Making sure that I was not giving away any confidences, I replied to Mr. Lane asking permission to use his exchange with the A-G. I receive his approval together with the suggestion that Coady was using the AG’s review as “the excuse to do nothing and hope it blows over”. The MHA should be a Playwright!

Lane stated further that he hoped that one of the reasons that the A-G is looking at Nalcor is “because of my constant phone calls, emails, face to face meetings and the literally hundreds of people I got to call his office, email him, etc. He has a file 8 inches thick.”

Fair enough. The Member had made a claim to which he is entitled. 

That said, discretion is a watchword of the Auditor General as it is of or any “oversight” institution. Equally, I am well aware that Independent Members get the chance to share far less information than a Minister or a Premier.
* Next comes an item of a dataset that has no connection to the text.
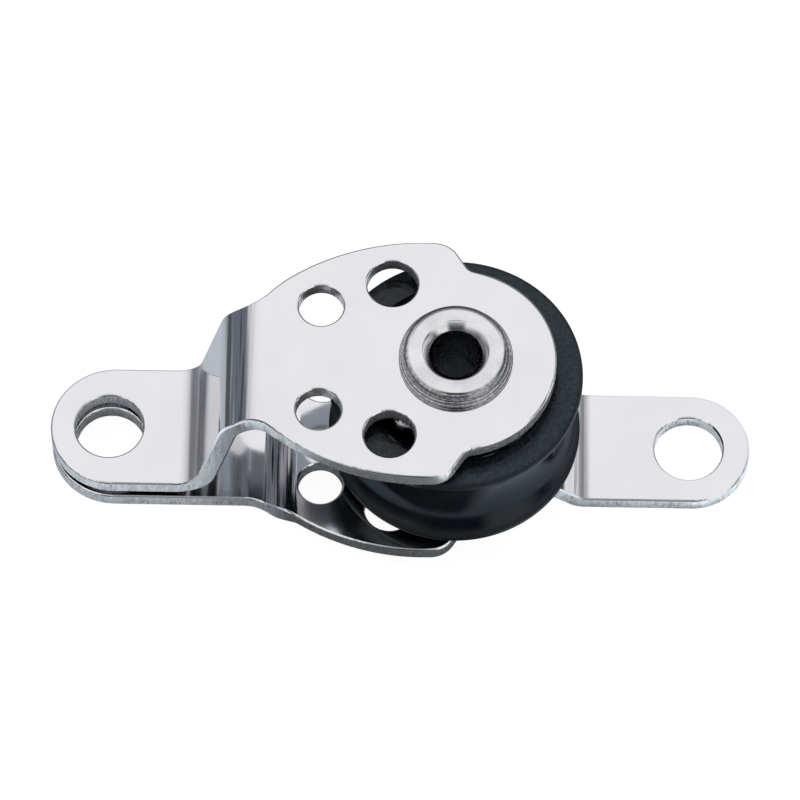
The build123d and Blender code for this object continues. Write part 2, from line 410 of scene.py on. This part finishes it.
def from_axis(tree, place):
    """Distance of each point from the hub axis."""
    centred = vector_maths(tree, "SUBTRACT", {0: place, 1: (HUB_X, 0, 0)}).outputs[0]
    flat = vector_maths(tree, "MULTIPLY", {0: centred, 1: (1.0, 1.0, 0.0)}).outputs[0]
    return vector_maths(tree, "LENGTH", {0: flat}).outputs["Value"]


def facing_up(tree):
    """One where the surface faces straight up, and nought where it is upright."""
    return split(tree, tree.nodes.new("ShaderNodeNewGeometry").outputs["Normal"])[2]


def mixed(tree, amount, first, second):
    """Two colours mixed by an amount."""
    return add(tree, "ShaderNodeMix", {"Factor": amount, "A": first, "B": second},
               data_type="RGBA").outputs["Result"]


def scratch_group():
    """Fine straight polishing lines at one angle, as a mask of thin bright lines."""
    group, entry, leave = new_group(
        "polishing lines",
        [("Vector", "NodeSocketVector", None), ("Angle", "NodeSocketFloat", 0.0),
         ("Scale", "NodeSocketFloat", 900.0), ("Sparseness", "NodeSocketFloat", 0.62)],
        ["Lines"])
    turned = add(group, "ShaderNodeVectorRotate",
                 {"Vector": entry.outputs["Vector"], "Angle": entry.outputs["Angle"]},
                 rotation_type="Z_AXIS")
    drawn = vector_maths(group, "MULTIPLY", {0: turned.outputs[0], 1: (0.03, 1.0, 1.0)}).outputs[0]
    streaks = noise(group, drawn, entry.outputs["Scale"], 3.0, roughness=0.6)
    above = maths(group, "SUBTRACT", streaks, entry.outputs["Sparseness"])
    lines = maths(group, "MULTIPLY", above, 6.0, clamp=True)
    group.links.new(lines, leave.inputs["Lines"])


def turning_group():
    """Rings left by a lathe tool about the hub axis, as a height."""
    group, entry, leave = new_group(
        "turning rings",
        [("Vector", "NodeSocketVector", None), ("Rings", "NodeSocketFloat", 9000.0)],
        ["Height"])
    place = entry.outputs["Vector"]
    path = maths(group, "ADD", from_axis(group, place), split(group, place)[2])
    rings = add(group, "ShaderNodeTexNoise", {"W": path, "Scale": entry.outputs["Rings"], "Detail": 2.0},
                noise_dimensions="1D")
    group.links.new(rings.outputs["Fac"], leave.inputs["Height"])


def handling_group():
    """Soft smears of handling, as a mask."""
    group, entry, leave = new_group(
        "handling marks",
        [("Vector", "NodeSocketVector", None), ("Scale", "NodeSocketFloat", 160.0)],
        ["Smears"])
    broad = noise(group, entry.outputs["Vector"], entry.outputs["Scale"], 4.0, distortion=0.6)
    group.links.new(spread(group, broad, 0.38, 0.68), leave.inputs["Smears"])


def start_material(name, metallic=0.0):
    """A new material with its Principled shader and object coordinates."""
    material = bpy.data.materials.new(name)
    material.use_nodes = True
    tree = material.node_tree
    shader = tree.nodes["Principled BSDF"]
    shader.inputs["Metallic"].default_value = metallic
    place = tree.nodes.new("ShaderNodeTexCoord").outputs["Object"]
    return material, tree, shader, place


def smears_of_handling(tree, place, scale):
    """The mask of soft smears at one scale."""
    return use_group(tree, "handling marks", {"Vector": place, "Scale": scale}).outputs["Smears"]


def turning_rings(tree, place, rings):
    """The height of lathe rings at one fineness."""
    return use_group(tree, "turning rings", {"Vector": place, "Rings": rings}).outputs["Height"]


def raise_surface(tree, shader, height, distance, strength):
    """Feeds a height to the shader's normal."""
    bump = add(tree, "ShaderNodeBump", {"Height": height, "Distance": distance, "Strength": strength})
    tree.links.new(bump.outputs["Normal"], shader.inputs["Normal"])


def tint(tree, shader, low, high, amount):
    """Mixes two colours by an amount into the shader's base colour."""
    tree.links.new(mixed(tree, amount, (*low, 1.0), (*high, 1.0)), shader.inputs["Base Color"])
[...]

As you ascend the pecking order of politicians, those in government have far more advisors and whisperers.

Certainly, if the A-G tells a single Member about the scope of an Audit when  allegations of falsification so serious that they may amount to criminal fraud — are swirling around the province, you might expect that Minister Coady has made it her business to know, too unless she is in a far greater state of denial than Vladimir and Estragon which, admittedly, is likely.

For the Minister to say that she is waiting for what the Audit uncovers knowing, as she and the Premier must, that the A-G is not looking at Muskrat Falls at all, is tantamount to “ghosting”, as one writer said of Vladimir and Estragon as they await the arrival of Godot.

The only other difference is that Ball and Coady pass the time with bafflegab, rather than insults and fitness routines tools of dither which Beckett gave his characters the two politicians hopeful that a forgetful public awaits only a reluctant summer.

Of course, it is possible that Paul Lane didn’t actually speak with the A-G at all and that, like Beckett’s characters, his encounter with the province’s auditor was merely an imagining.

Far more likely, Coady is awaiting something that will not arrive today… but surely tomorrow!